Given request
Your task is to quote the listing below exactly, beginning with its first line and ending on the line bearing "const fit = 0.3;".

Source material
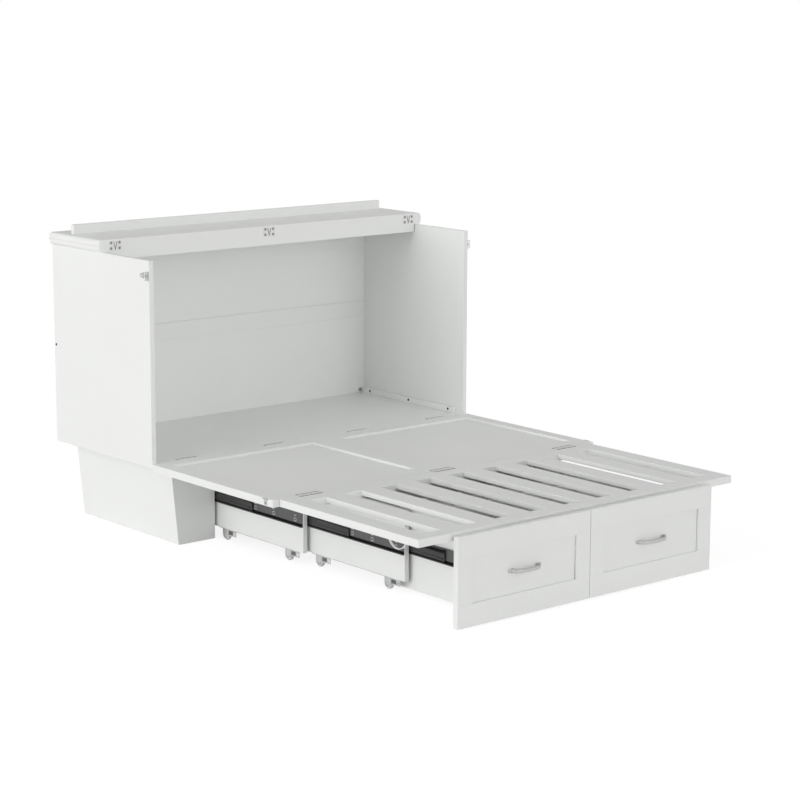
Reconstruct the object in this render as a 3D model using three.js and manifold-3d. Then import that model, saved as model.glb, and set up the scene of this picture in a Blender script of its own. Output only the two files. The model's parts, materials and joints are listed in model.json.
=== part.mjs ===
// Fold-out cabinet bed with two storage drawers, shown opened for sleeping.
// Millimetres, +X to the right, +Y to the rear, +Z up, floor at Z = 0.
// While it is built, Y = 0 is the plane of the side panels' front edges. The last lines centre it.
import * as THREE from 'three';
import { mergeVertices } from 'three/addons/utils/BufferGeometryUtils.js';
import ManifoldModule from 'manifold-3d';

const wasm = await ManifoldModule();
wasm.setup();

// ---- Driving dimensions -------------------------------------------------------------------

// Gap between pieces that touch but aren't glued
const fit = 0.3;

// Cabinet
const cabinetWidth = 1486;
const cabinetDepth = 632;
const panelThickness = 19;
const panelAboveFoldedDeck = 14.5;
const deckTop = 314;
const floorThickness = 16;
const backThickness = 18;
const backRailHeight = 67;
const backRailBottom = 631;
const backRailProud = 4;
const floorCleatWidth = 18;
const floorCleatHeight = 22;
const floorCleatSetback = 37;

// Lid: a fixed rear board, and a front flap folded back on top of it
const lidThickness = 22;
const lidFlare = 12;
const lidLip = 5;
const lidDepth = 337;
const lidStackGap = 0.6;
const lidPinSetback = 3;
const fasciaHeight = 28;
const fasciaThickness = 18;
const flapCleatHeight = 34;
const flapCleatThickness = 18;
const flapCleatFromPin = 223;
const flapCleatInset = 2;

// Plinth boxes that stand under the cabinet, left and right
const plinthInset = 275.5;
const plinthWidth = 160;
const plinthTaper = 30;
const plinthSetback = 10;
const plinthBoard = 16;

// Deck: a middle section hinged to the cabinet's floor, and a slatted section hinged to that.
// The boards stop short of each hinge line by jointGap.
const deckThickness = 26;
const jointGap = 0.6;
const deckPinRise = 0.5;
const middleLength = 708;
const middleRearRail = 56;
const middleFrontRail = 76;
const middleSideStile = 48;
const middleCentreStile = 136;
const middlePanelRecess = 8;
const middlePanelThickness = 12;
const slatDeckInset = 27.5;
const slatDeckLength = 705;
const slatRearRail = 70;
const slatFrontRail = 58;
const slatStile = 67;
const slatCount = 8;
const slatWidth = 81;
const slatThickness = 18;

// Telescoping base: three nested sections on full-extension slides
const sectionBoard = 18;
const slideGap = 12.7;
const slideBottom = 135;
const slideHeight = 53;
const slideLength = 508;
const slideEndSetback = 2;
const slideFlange = 2;
const slideWeb = 1.4;
const slideRace = 4.5;
const middleWeb = 1.6;
const fixedRailReach = 5.1;
const channelReach = 8;
const memberSetback = 33;
const sectionLengths = [560, 535, 510];
const rollingSectionBottom = 43;
const hangingSectionBottom = 12;
const backBoardBottom = 60;
const sectionFloorThickness = 12;
const dividerThickness = 18;

// Casters under the first two sections
const wheelRadius = 20;
const wheelThickness = 12;
const wheelCorner = 2;
const axleRadius = 3;
const casterStrip = 1.8;
const casterStripReach = { front: 64, rear: 38 };
const casterCheek = 1.6;
const casterCheekRadius = 16.5;
const casterTabLength = 46;
const casterTabHeight = 20;
const casterTabHole = 4;
const casterTabHoleInset = 10;
const casterFromFront = { front: 90, rear: 462 };

// Drawers
const frontsInset = 163;
const frontsSplit = 2;
const frontThickness = 20;
const frontBottom = 8;
const frontTop = 306;
const frontStile = 62;
const frontRail = 75;
const frontPanelRecess = 6;
const frontToDeckGap = 12;
const frontToSectionGap = 1;
const frontsClosedGap = 0.5;
const drawerBoard = 12;
const drawerLength = 440;
const drawerTop = 262;
const drawerSideGap = 2;

// Handles
const handleLength = 142;
const handleHeight = 160;
const handlePadLength = 22;
const handlePadHeight = 12;
const handlePadThickness = 3;
const handleRod = 5;
const handleBand = 14;
const handleProud = 28;

// Latches that hold the folded deck to the cabinet: a wire bail on the side panel's plate, and
// a lip on the middle section's edge that it hooks over
const latchFromDeckEdge = 39.5;
const latchPivotSetback = 4.5;
const latchPlateFront = 2;
const latchPlateShoulder = 14;
const latchPlateRear = 53;
const latchPlateHeight = 32;
const latchPlateTail = 10;
const latchPlateThickness = 2;
const latchBarrelRadius = 3.5;
const latchBarrelLength = 10;
const bailWireRadius = 1.5;
const bailHeight = 32;
const bailReach = 10;
const catchThickness = 3;
const catchReach = 6;
const catchSideRoom = 0.6;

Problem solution
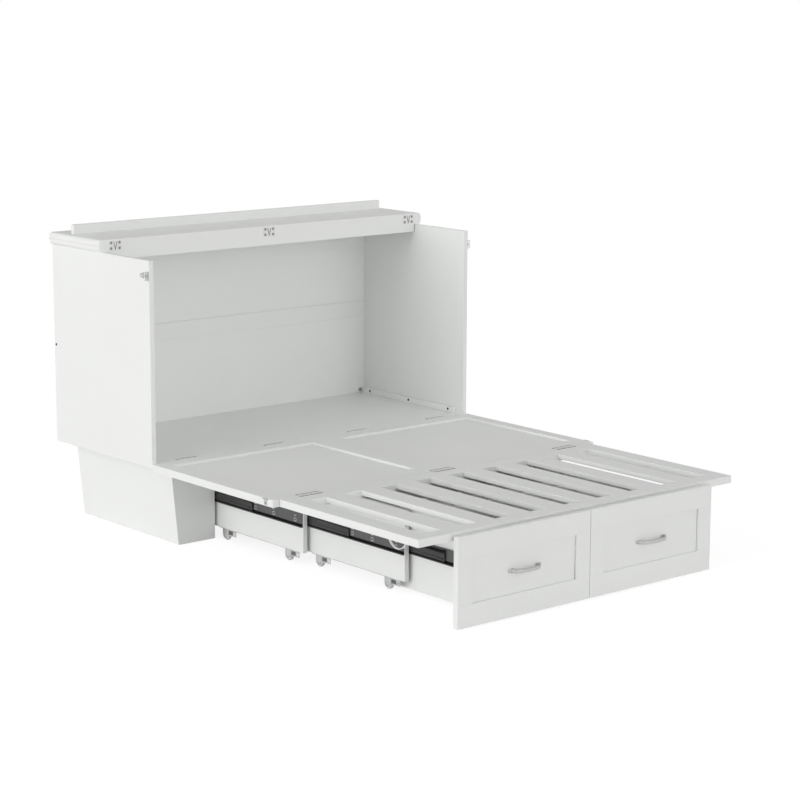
Reconstruct the object in this render as a 3D model using three.js and manifold-3d. Then import that model, saved as model.glb, and set up the scene of this picture in a Blender script of its own. Output only the two files. The model's parts, materials and joints are listed in model.json.
=== part.mjs ===
// Fold-out cabinet bed with two storage drawers, shown opened for sleeping.
// Millimetres, +X to the right, +Y to the rear, +Z up, floor at Z = 0.
// While it is built, Y = 0 is the plane of the side panels' front edges. The last lines centre it.
import * as THREE from 'three';
import { mergeVertices } from 'three/addons/utils/BufferGeometryUtils.js';
import ManifoldModule from 'manifold-3d';

const wasm = await ManifoldModule();
wasm.setup();

// ---- Driving dimensions -------------------------------------------------------------------

// Gap between pieces that touch but aren't glued
const fit = 0.3;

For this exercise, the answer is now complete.